Dacia could offer this engine in self-charging and rechargeable/plug-in hybrid variants to reduce emissions. The plug-in hybrid variant could have an EV range of 30-35 miles on the WLTP cycle. Even the basic configurations could feature mild-hybrid tech. Thanks to Renault Group’s CMF-B platform, it only makes sense for the Dacia Bigster to come with Renault’s E-tech hybrid powertrain.

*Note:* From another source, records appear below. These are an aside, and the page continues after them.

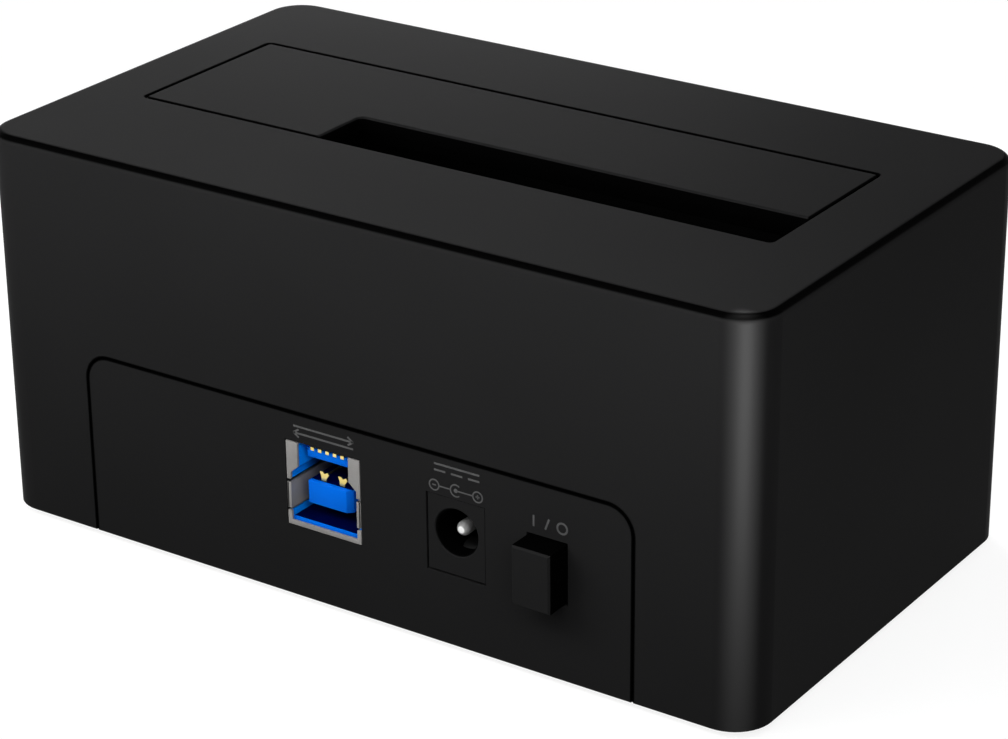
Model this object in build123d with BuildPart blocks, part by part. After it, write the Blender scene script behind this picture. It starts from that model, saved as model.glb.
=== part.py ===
from build123d import *
import os

# Hard drive docking station for one 3.5 inch or 2.5 inch drive.
# +X runs along its length, -Y faces the wall with the sockets, +Z is up.
# The origin is in the middle of its footprint, button included, on the surface it stands on.

os.makedirs("parts", exist_ok=True)

# Housing
housing_length = 125.0
housing_width = 71.5
housing_height = 57.2
corner_radius = 5.6
top_edge_radius = 1.2
shell_wall = 2.0
tray_gap = 0.2
seam_gap = 0.3
edge_break = 0.25
overrun = 1.0

# The slim drive that the slot takes, and the play that bay and slot leave a drive
slim_drive_width = 69.85
slim_drive_thickness = 9.5
drive_side_gap = 0.75
drive_face_gap = 0.4
slot_end_gap = 1.5

# Bay opening in the top, measured from the housing's sides: with these margins the bay
# takes a drive 101.6 wide and 26.1 thick
bay_left_margin = 10.25
bay_right_margin = 11.65
bay_near_margin = 23.15
bay_far_margin = 19.05
bay_corner_radius = 0.8

# Flap and its hinge
flap_thickness = 2.0
flap_gap = 0.4
flap_corner_radius = 0.5
notch_radius = 1.0
flap_rib_height = 1.6
flap_rib_thickness = 1.2
barrel_radius = 1.7
barrel_roof_gap = 0.3
barrel_back_gap = 0.5
pin_radius = 0.8
pin_play = 0.05
lug_thickness = 2.0
knuckle_width = 5.0
knuckle_reach = 5.0
hinge_side_gap = 0.2
hinge_end_inset = 13.55

# Torsion springs of the flap
flap_spring_wire = 0.4
flap_spring_turns = 4.5
flap_spring_pitch = 0.7
flap_spring_play = 0.25

# Bay liner
liner_wall = 1.6
liner_floor = 1.5
liner_offset = 0.2
liner_corner_radius = 1.0
drive_socket_depth = 4.6
ear_width = 9.0
ear_thickness = 2.0
ear_drop = 5.0
ear_screw_reach = 4.6
ear_spread = 70.0

# Port wall of the base tray, an arch in the housing's port side
panel_side_margin = 17.55
panel_height = 27.45
panel_corner_radius = 3.8
lip_thickness = 1.0
lip_overlap = 1.6
tray_floor = 2.0

# Vent slots in the tray's floor
vent_length = 14.0
vent_width = 2.0
vent_pitch = 5.0
vent_row_pitch = 20.0
vent_count = 11
vent_rows = 2

# Circuit board on its posts
board_thickness = 1.6
board_corner_radius = 1.5
board_near_gap = 0.25
board_left_margin = 12.5
board_right_margin = 10.5
board_far_margin = 6.0
post_height = 7.1
post_radius = 3.0
post_edge_inset = 5.0

# Screws: board, liner and base
screw_play = 0.1
board_screw_radius = 1.0
board_screw_head_radius = 2.2
board_screw_head_height = 1.3
board_screw_length = 5.0
liner_screw_radius = 1.0
liner_screw_head_radius = 2.1
liner_screw_head_height = 1.3
liner_screw_length = 6.5
base_screw_radius = 1.1
base_screw_head_radius = 2.2
base_screw_head_height = 0.9
base_screw_length = 9.0
head_recess_depth = 0.5
head_recess_width = 0.5
base_boss_radius = 3.4
base_boss_inset = 3.3
liner_boss_radius = 2.6

# Feet
foot_height = 1.0
foot_radius = 4.5
foot_recess_depth = 0.5
foot_play = 0.1
foot_edge_radius = 0.3
foot_side_inset = 17.5
foot_end_inset = 10.75

# Serial drive receptacle: one short and one long slot, each with a key at its end
receptacle_length = 43.0
receptacle_width = 6.0
receptacle_height = 8.1
receptacle_play = 0.4
receptacle_from_drive_side = 30.12
receptacle_from_drive_face = 3.5
blade_slot_depth = 5.4
blade_slot_width = 1.4
signal_slot_length = 11.0
power_slot_length = 21.0
slot_divider = 3.2
key_length = 1.2
key_width = 1.2
blade_pitch = 1.27
blade_width = 0.7
blade_thickness = 0.25
blade_height = 4.6
signal_blades = 7
power_blades = 15

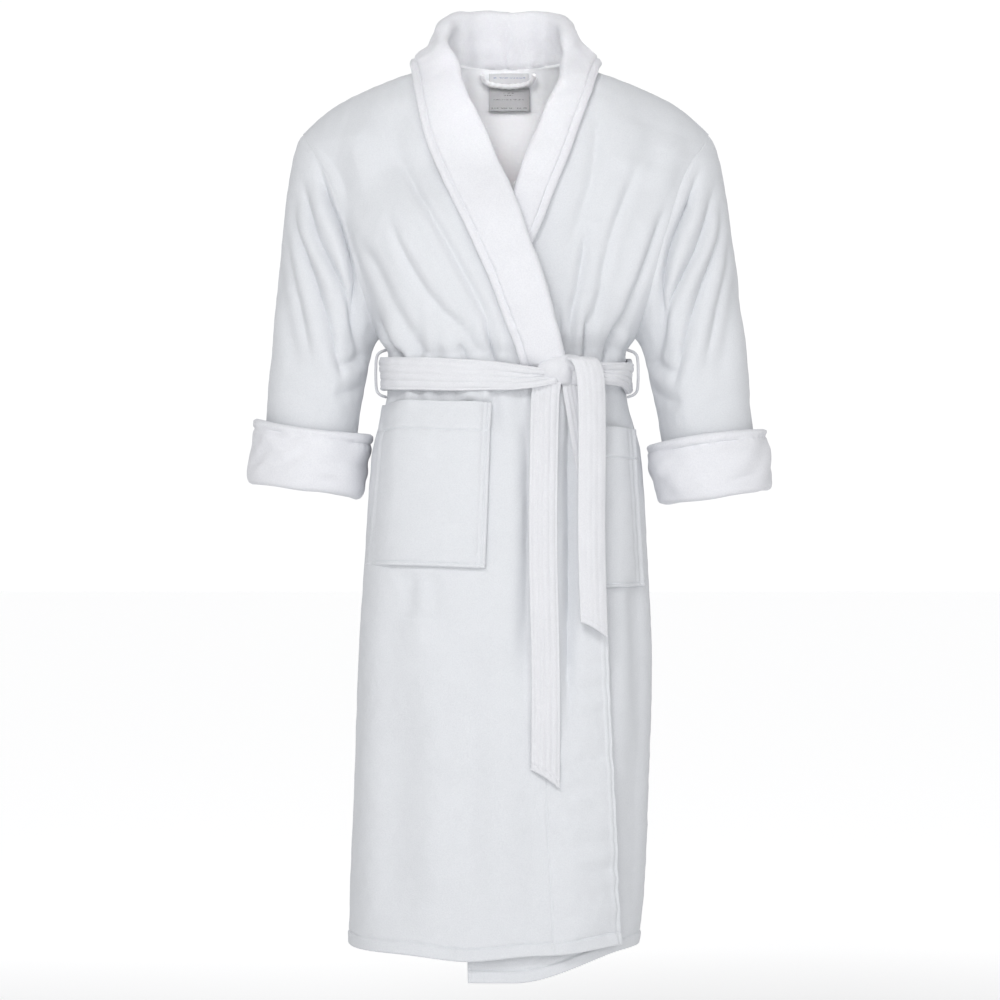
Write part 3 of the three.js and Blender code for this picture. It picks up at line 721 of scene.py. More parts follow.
# On the chest a row is fold and outer edge, in x, z.
RIGHT_LAPEL = [
    ((-66, -20), (-127, -28)), ((-56, -57), (-120, -66)), ((-36, -97), (-106, -125)),
    ((-13, -150), (-80, -187)), ((10, -203), (-55, -238)), ((34, -267), (-25, -300)),
    ((56, -330), (-2, -358)), ((74, -392), (14, -392)), ((80, -426), (19, -426)),
]
LEFT_LAPEL = [
    ((77, -20), (124, -26)), ((71, -48), (114, -56)), ((51, -88), (99, -98)),
    ((32, -134), (80, -150)), ((18, -170), (62, -192)), ((8, -205), (46, -232)),
    ((-5, -262), (22, -285)),
]
COLLAR_CLOTH = 6.0


def bezier(points, t):
    a, b, c, d = points
    t = t[:, None]
    return (1 - t) ** 3 * a + 3 * (1 - t) ** 2 * t * b + 3 * (1 - t) * t**2 * c + t**3 * d


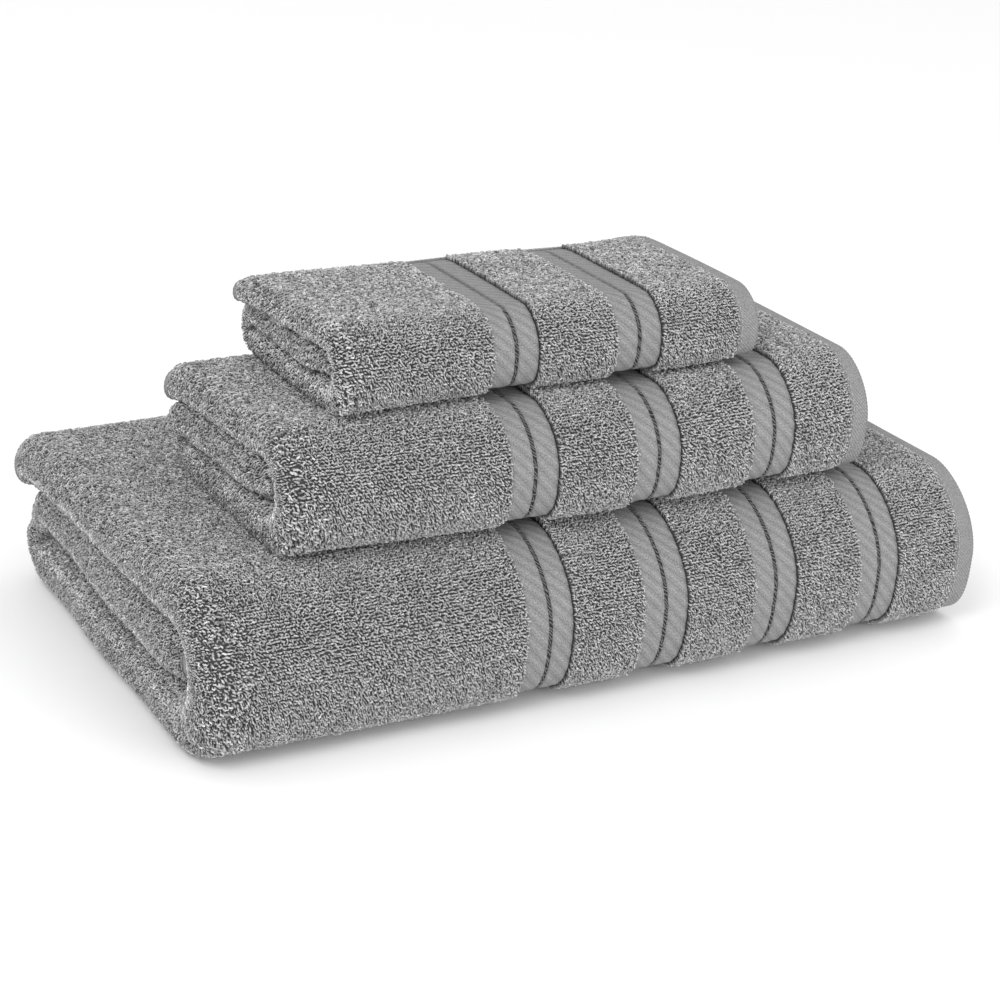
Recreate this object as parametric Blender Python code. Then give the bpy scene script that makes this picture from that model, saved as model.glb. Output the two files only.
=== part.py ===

While we’re expecting the Bigster and the new Duster to be equipped with a host of standard safety features like airbags, ABS, traction control, brake assist, and pedestrian protection, among others, Dacia Jogger product manager Andreea Guinea has said in an interview with Autocar in September 2021 that the brand won’t chase Euro NCAP stars. 5-star Euro NCAP results are awarded to those cars that pack advanced electronics, sensors, and cameras, which is why they’re often priced high. Dacia stands for affordability, so don’t expect a 5-star rating from the Bigster, as hinted at by the company.
Price & Release Date
The Bigster is expected to go on sale in the UK in the first half of 2025. The Dacia Bigster base model could set customers back around GBP 20,000 (approx. EUR 24,000), as per a report from Auto Express. The range-topping Dacia Bigster hybrid variant with a minimum of 140 hp could cost around GBP 30,000, maintaining a 20 to 30 per cent price gap to mainstream SUVs. Dacia has sold more than 200,000 cars in the UK since its launch in 2013.
Dacia Bigster FAQs
What is the Dacia Bigster release date?
The Dacia Bigster will likely be launched in H1 2025.
What will be the Dacia Bigster price?
The base Dacia Duster could cost around GBP 20,000.
Which models will be the Dacia Bigster rivals?
The Dacia Bigster will probably be a low-cost alternative to the likes of Skoda Kodiaq and Nissan X-Trail.